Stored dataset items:

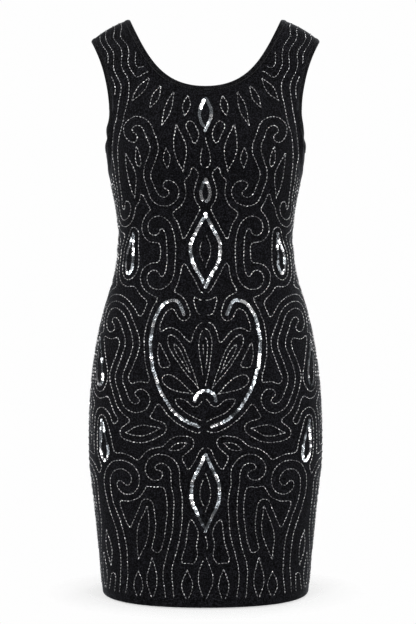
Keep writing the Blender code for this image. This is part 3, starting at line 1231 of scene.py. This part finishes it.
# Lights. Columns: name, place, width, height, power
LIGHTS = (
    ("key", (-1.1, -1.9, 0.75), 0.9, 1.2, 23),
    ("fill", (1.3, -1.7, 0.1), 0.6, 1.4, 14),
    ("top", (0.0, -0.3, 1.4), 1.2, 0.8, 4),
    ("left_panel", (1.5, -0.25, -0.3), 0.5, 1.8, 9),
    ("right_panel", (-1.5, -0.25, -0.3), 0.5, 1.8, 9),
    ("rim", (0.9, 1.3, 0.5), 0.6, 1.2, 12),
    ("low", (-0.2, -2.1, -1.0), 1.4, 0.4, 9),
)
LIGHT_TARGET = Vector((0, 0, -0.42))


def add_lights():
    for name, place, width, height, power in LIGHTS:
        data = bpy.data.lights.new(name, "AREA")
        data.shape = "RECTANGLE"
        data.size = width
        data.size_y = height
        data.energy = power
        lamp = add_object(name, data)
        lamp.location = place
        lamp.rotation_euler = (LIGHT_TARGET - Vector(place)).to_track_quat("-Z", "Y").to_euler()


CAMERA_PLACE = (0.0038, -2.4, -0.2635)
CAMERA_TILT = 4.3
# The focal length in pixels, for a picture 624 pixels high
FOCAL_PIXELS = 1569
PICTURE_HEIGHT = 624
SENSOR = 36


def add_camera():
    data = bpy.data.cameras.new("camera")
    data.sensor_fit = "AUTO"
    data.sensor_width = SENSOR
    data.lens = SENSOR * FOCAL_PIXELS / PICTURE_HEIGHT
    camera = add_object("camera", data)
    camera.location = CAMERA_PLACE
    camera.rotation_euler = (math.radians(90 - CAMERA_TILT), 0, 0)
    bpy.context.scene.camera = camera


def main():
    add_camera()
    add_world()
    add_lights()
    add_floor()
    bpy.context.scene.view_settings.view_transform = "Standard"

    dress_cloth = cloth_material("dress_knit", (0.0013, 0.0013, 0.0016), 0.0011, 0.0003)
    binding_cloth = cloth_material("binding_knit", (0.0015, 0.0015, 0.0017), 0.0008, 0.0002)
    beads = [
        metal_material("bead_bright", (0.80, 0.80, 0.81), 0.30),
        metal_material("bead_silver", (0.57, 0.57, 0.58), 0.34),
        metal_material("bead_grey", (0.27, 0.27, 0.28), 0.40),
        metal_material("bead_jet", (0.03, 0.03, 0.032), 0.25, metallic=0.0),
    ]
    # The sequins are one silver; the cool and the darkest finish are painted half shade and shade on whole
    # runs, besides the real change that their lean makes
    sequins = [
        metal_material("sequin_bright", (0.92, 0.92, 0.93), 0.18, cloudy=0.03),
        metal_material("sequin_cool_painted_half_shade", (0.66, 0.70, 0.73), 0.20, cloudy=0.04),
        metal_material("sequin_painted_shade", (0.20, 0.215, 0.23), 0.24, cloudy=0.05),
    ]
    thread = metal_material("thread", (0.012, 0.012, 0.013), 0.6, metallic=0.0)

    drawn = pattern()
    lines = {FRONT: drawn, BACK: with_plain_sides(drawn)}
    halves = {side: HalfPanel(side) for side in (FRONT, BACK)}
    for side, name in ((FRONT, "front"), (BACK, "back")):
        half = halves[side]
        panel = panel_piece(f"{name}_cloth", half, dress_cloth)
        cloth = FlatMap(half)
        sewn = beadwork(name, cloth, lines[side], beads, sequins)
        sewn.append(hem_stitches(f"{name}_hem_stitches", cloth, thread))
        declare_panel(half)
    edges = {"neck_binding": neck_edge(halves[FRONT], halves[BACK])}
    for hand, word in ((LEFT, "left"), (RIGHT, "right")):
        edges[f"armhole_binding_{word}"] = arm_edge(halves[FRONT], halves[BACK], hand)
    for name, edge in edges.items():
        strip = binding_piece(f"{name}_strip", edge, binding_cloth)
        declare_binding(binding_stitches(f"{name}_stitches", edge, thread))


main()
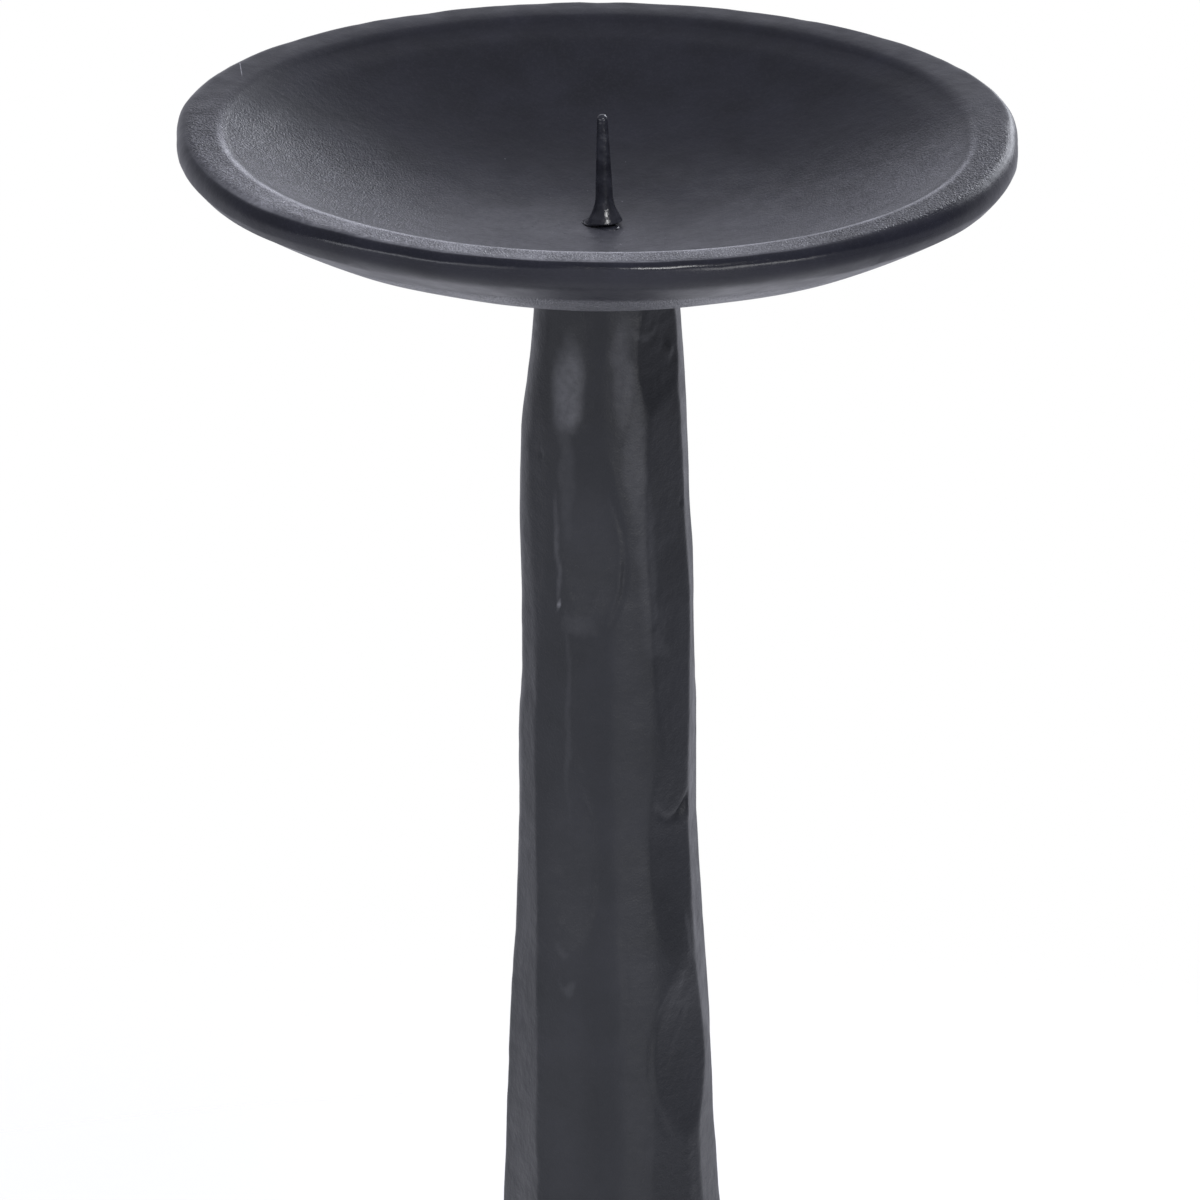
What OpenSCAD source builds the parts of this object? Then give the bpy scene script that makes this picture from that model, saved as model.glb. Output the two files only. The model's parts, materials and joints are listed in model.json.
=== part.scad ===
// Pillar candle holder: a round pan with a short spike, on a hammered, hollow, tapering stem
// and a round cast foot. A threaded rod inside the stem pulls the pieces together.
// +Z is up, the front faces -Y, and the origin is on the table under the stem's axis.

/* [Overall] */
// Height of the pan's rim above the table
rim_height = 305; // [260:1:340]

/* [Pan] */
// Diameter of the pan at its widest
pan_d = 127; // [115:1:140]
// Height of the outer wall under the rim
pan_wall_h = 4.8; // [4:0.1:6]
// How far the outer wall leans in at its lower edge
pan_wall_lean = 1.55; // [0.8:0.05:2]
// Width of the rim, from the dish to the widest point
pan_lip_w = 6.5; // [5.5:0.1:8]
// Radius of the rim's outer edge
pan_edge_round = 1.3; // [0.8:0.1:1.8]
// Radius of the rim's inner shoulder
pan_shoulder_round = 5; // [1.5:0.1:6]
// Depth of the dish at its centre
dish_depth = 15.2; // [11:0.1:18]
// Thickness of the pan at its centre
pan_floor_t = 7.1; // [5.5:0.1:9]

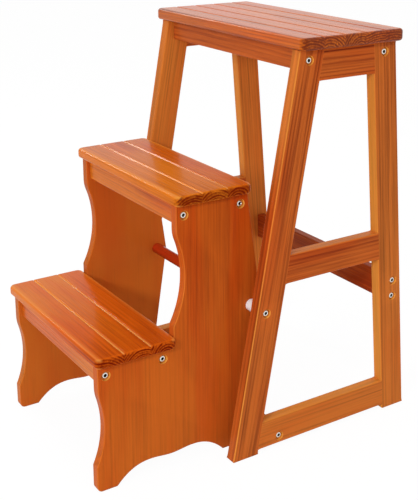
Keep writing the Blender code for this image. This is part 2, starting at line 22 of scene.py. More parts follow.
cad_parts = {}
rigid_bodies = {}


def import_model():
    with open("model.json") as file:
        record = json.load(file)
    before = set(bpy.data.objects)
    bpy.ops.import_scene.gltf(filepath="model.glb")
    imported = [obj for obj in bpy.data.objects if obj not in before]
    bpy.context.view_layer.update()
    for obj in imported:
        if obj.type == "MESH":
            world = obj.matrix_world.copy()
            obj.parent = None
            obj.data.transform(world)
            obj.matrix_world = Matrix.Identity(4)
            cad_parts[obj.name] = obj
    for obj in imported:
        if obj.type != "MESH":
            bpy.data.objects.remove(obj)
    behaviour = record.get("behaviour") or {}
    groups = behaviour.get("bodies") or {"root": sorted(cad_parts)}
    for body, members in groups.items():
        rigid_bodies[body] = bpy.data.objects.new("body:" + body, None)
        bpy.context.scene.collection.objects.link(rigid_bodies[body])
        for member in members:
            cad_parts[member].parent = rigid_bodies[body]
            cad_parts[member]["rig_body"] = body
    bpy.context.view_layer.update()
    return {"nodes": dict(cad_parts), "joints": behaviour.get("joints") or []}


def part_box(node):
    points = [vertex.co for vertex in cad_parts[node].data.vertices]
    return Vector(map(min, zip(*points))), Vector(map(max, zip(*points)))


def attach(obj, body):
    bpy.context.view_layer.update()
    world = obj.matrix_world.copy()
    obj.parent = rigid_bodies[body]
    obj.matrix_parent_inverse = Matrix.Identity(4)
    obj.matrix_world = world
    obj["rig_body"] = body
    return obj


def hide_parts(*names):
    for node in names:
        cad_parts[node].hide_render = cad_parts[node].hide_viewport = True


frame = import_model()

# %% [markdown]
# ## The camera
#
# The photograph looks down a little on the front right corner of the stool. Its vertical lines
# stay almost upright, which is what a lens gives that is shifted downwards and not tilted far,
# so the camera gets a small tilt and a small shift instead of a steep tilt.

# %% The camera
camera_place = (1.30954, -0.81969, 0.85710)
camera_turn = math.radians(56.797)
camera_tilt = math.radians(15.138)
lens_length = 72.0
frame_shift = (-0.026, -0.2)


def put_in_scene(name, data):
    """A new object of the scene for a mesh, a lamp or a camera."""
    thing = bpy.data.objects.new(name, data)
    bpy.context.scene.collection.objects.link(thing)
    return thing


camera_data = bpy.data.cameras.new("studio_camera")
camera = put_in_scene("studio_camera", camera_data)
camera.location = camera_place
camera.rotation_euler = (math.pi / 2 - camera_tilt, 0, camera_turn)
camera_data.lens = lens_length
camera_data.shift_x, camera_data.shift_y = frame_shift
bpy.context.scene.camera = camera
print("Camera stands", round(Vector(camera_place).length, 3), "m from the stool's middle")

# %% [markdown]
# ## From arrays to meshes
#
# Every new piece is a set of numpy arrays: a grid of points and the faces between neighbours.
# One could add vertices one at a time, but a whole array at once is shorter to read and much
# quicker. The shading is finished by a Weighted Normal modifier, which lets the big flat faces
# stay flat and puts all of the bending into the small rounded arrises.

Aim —
Retype exactly, and only, the lines from the one containing "obj.data.transform(world)" through the one containing "obj.parent = rigid_bodies[body]", both included.

Written solution —
            obj.data.transform(world)
            obj.matrix_world = Matrix.Identity(4)
            cad_parts[obj.name] = obj
    for obj in imported:
        if obj.type != "MESH":
            bpy.data.objects.remove(obj)
    behaviour = record.get("behaviour") or {}
    groups = behaviour.get("bodies") or {"root": sorted(cad_parts)}
    for body, members in groups.items():
        rigid_bodies[body] = bpy.data.objects.new("body:" + body, None)
        bpy.context.scene.collection.objects.link(rigid_bodies[body])
        for member in members:
            cad_parts[member].parent = rigid_bodies[body]
            cad_parts[member]["rig_body"] = body
    bpy.context.view_layer.update()
    return {"nodes": dict(cad_parts), "joints": behaviour.get("joints") or []}


def part_box(node):
    points = [vertex.co for vertex in cad_parts[node].data.vertices]
    return Vector(map(min, zip(*points))), Vector(map(max, zip(*points)))


def attach(obj, body):
    bpy.context.view_layer.update()
    world = obj.matrix_world.copy()
    obj.parent = rigid_bodies[body]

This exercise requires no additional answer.